- **TASK DESCRIPTION**
Extract the first line through the line containing "# so that the" from the listing below, exactly as written.
>> BEGIN
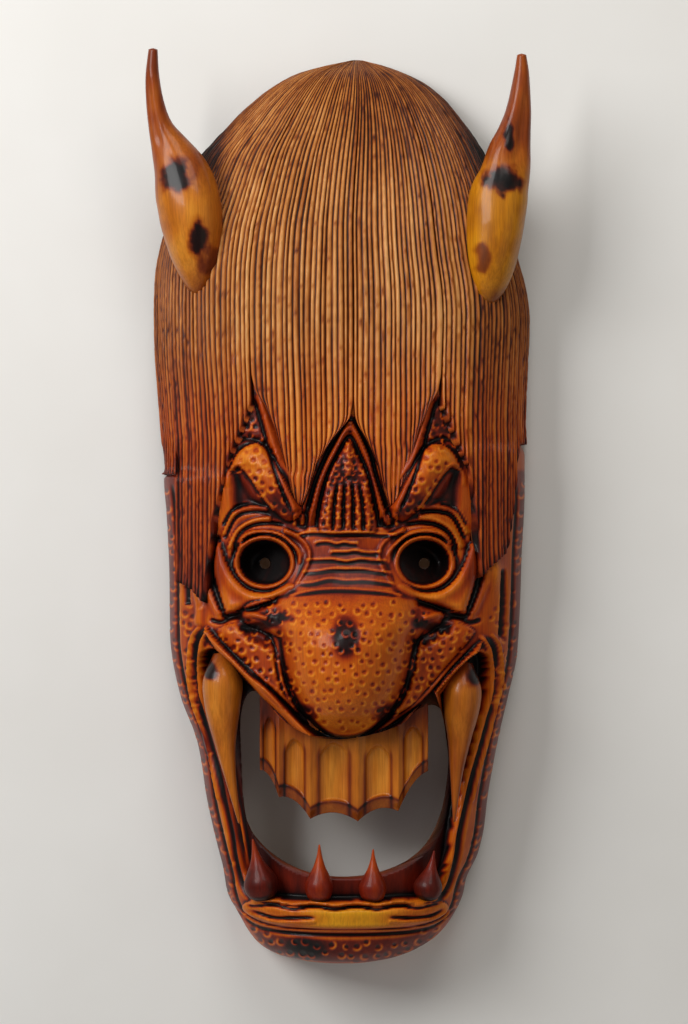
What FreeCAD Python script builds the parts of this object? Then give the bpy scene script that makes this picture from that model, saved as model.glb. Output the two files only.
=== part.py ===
import FreeCAD, Part
import math
import os

from FreeCAD import Vector

# Carved wooden demon mask for a wall: one hollowed block with long combed hair, a through-cut mouth and
# pierced eyes, two pegged horns, set-in teeth and fangs, and a ring hanger let into the back.
#
# Millimetres. X runs to the right as the mask is looked at, Y runs back into the wall and Z runs up.
# Heights below are measured from the tip of the chin. At the end everything is moved down by HOOK_HEIGHT,
# so that the origin is the point of the wall where the hook carries the ring.

# ---- driving dimensions -----------------------------------------------------------------------------
CROWN_HEIGHT = 593.0        # top of the bare block under the hair
CHEEK_WALL = 20.0           # thickness of the shell between the face and the hollow
HAIR_LIFT = 4.0             # the hair stands this much above the skin
SECTION_FULLNESS = 2.3      # exponent of the rounded cross-section: 2 is an ellipse
FRONT_REACH = -160.0        # cutters that run through the block start here
BACK_REACH = 20.0           # and end here, behind the wall plane
BACK_SPARE = 2.0            # the block starts this much too deep at the back and is planed flat

# (height, half width) and (height, depth) of the bare block
HALF_WIDTHS = [(0, 22), (6, 45), (15, 58), (28, 68), (46, 76), (75, 84), (107, 91), (147, 99), (174, 107),
               (203, 112), (257, 114), (322, 116), (374, 118), (434, 120), (475, 113), (503, 106), (530, 95),
               (545, 84), (565, 67), (577, 53), (586, 36), (591, 20), (593, 4)]
DEPTHS = [(0, 34), (6, 54), (22, 70), (60, 80), (150, 86), (260, 86), (350, 84), (420, 80),
          (480, 72), (530, 59), (560, 46), (580, 32), (593, 14)]
SECTION_HEIGHTS = [0, 6, 22, 60, 110, 147, 187, 240, 322, 380, 430, 480, 520, 550, 572, 586, 592.4]

# Hair: three bare peaks on the brow with a pointed lock between each pair, and a long lock down each side
PEAK_SIDE = (59.0, 370.0)
PEAK_MIDDLE = (1.0, 347.0)
LOCK_TIP = (29.0, 292.0)
TEMPLE = (79.0, 318.0)
SIDE_LOCK_TIP = (92.0, 238.0)
SIDE_LOCK_OUTER = (112.0, 262.0)

# Brows
BROW_CENTRE = (50.0, 315.0)
BROW_HALF = (11.0, 9.0, 28.0)
BROW_TURN = 45.0

# Eyes
EYE_X = 53.0
EYE_HEIGHT = 266.0
EYE_BOWL_RADIUS = 17.0
EYE_FLOOR_RADIUS = 11.0
EYE_RIM_WIDTH = 6.0
EYE_RIM_LIFT = 6.0
EYE_BOWL_DEPTH = 20.0
PUPIL_RADIUS = 7.0

# Nose: (depth, height, radius) along its middle, from the bridge down to the tip
NOSE = [(70, 288, 11), (79, 262, 17), (85, 240, 28), (88, 216, 39), (86, 194, 40), (83, 176, 32), (80, 164, 19),
        (78, 158, 6)]

# Mouth, as the right half of closed curves: the hole, the sunken gum round it and the lip round that
MOUTH_HOLE = [(0, 150), (35, 160), (57, 181), (67, 165), (69, 127), (67, 98), (60, 82), (40, 65), (0, 58)]
GUM_RECESS = [(0, 142), (30, 153), (62, 186), (86, 206), (95, 192), (90, 150), (78, 110), (72, 70), (60, 47),
              (0, 44)]
LIP_OUTER = [(0, 128), (40, 148), (72, 192), (97, 220), (103, 180), (93, 115), (82, 66), (66, 38), (0, 29)]
LIP_LIFT = 6.0
GUM_DEPTH = 12.0            # the gum lies this much below the bare block's skin

# Upper teeth: one plate
TEETH_HALF_WIDTH = 51.5
TEETH_TOP = 183.0
TEETH_FRONT = 76.0
TEETH_THICKNESS = 13.0
TEETH_BOW = 260.0           # the plate bends round the jaw on this radius
TEETH_CUSPS = [(-56, 129), (-43.5, 111.5), (-23, 97.5), (8, 96), (34.5, 102.5), (54, 128.5)]
TEETH_ARCH_RISE = 5.0
FLUTE_HALF_HEIGHT = 24.0
FLUTE_DEPTH = 3.0

# Fangs: (x, depth, height, radius) along the middle of each fang, from its root down to its tip
FANG_LEFT = [(-81, 60, 204, 7.0), (-80.5, 62, 189, 13.6), (-80.5, 63, 170, 12.2), (-78.5, 64, 144, 6.8),
             (-74.5, 66, 120, 3.4), (-69.5, 68, 95, 0.8)]
FANG_RIGHT = [(78, 60, 198, 6.5), (77, 62, 184, 12.6), (76, 63, 169, 12.4), (74.5, 64, 148, 7.8),
              (72.5, 66, 126, 4.2), (71, 68, 96, 0.8)]
FANG_PEG_RADIUS = 3.5
FANG_PEG_LENGTH = 14.0

# Lower teeth: (x, depth, radius, height of the tip, outward lean in degrees)
LOWER_TEETH = {"lower_tooth_outer_left": (-53.0, 64.0, 10.5, 83.5, -11.0),
               "lower_tooth_inner_left": (-17.0, 74.0, 8.8, 81.0, 0.0),
               "lower_tooth_inner_right": (18.0, 74.0, 8.6, 78.0, 0.0),
               "lower_tooth_outer_right": (53.0, 64.0, 9.0, 76.0, 9.0)}
LOWER_TOOTH_BASE = 45.0
LOWER_TOOTH_PEG_RADIUS = 3.0
LOWER_TOOTH_PEG_LENGTH = 10.0

# Horns: (x, depth, height, radius) along the middle of each horn, from its base up to its tip
HORN_LEFT = [(-96.4, 52, 440, 2.5), (-96.2, 53, 446, 8.5), (-97.5, 55, 464, 16.5), (-100, 56, 486, 20.5),
             (-103, 56, 504, 21.0), (-107.5, 56, 520, 18.5), (-115, 57, 536, 13.0), (-121.5, 59, 550, 8.3),
             (-125, 61, 565, 6.0), (-126.5, 63, 583, 4.6), (-126, 64, 603, 2.2)]
HORN_RIGHT = [(91.7, 52, 432, 2.5), (92.5, 53, 440, 9.0), (95, 55, 458, 15.5), (98.5, 56, 484, 19.0),
              (101, 56, 505, 19.0), (104.5, 57, 519, 16.5), (107.5, 57, 535, 14.0), (110.5, 58, 547, 11.0),
              (113.5, 60, 562, 8.0), (115.5, 62, 584, 5.0), (115.5, 64, 598.5, 2.2)]
HORN_DOWEL_RADIUS = 5.0
HORN_DOWEL_LENGTH = 34.0
HORN_DOWEL_START = 5.0      # each dowel starts this far inside the horn, past the horn's middle
HORN_DOWEL_STATION = 3      # the station of the horn that the dowel goes through
HORN_DOWEL_TURN = 38.5      # and runs inwards and back, this many degrees from straight back
GLUE_GAP = 0.05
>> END
- **SOLVED PROBLEM**
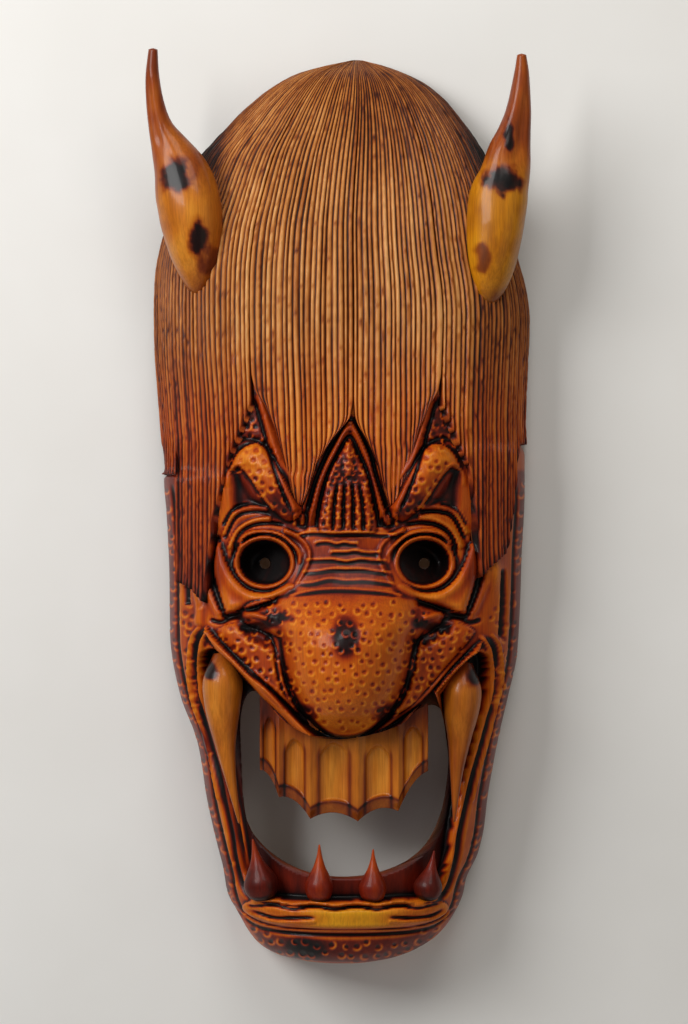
What FreeCAD Python script builds the parts of this object? Then give the bpy scene script that makes this picture from that model, saved as model.glb. Output the two files only.
=== part.py ===
import FreeCAD, Part
import math
import os

from FreeCAD import Vector

# Carved wooden demon mask for a wall: one hollowed block with long combed hair, a through-cut mouth and
# pierced eyes, two pegged horns, set-in teeth and fangs, and a ring hanger let into the back.
#
# Millimetres. X runs to the right as the mask is looked at, Y runs back into the wall and Z runs up.
# Heights below are measured from the tip of the chin. At the end everything is moved down by HOOK_HEIGHT,
# so that the origin is the point of the wall where the hook carries the ring.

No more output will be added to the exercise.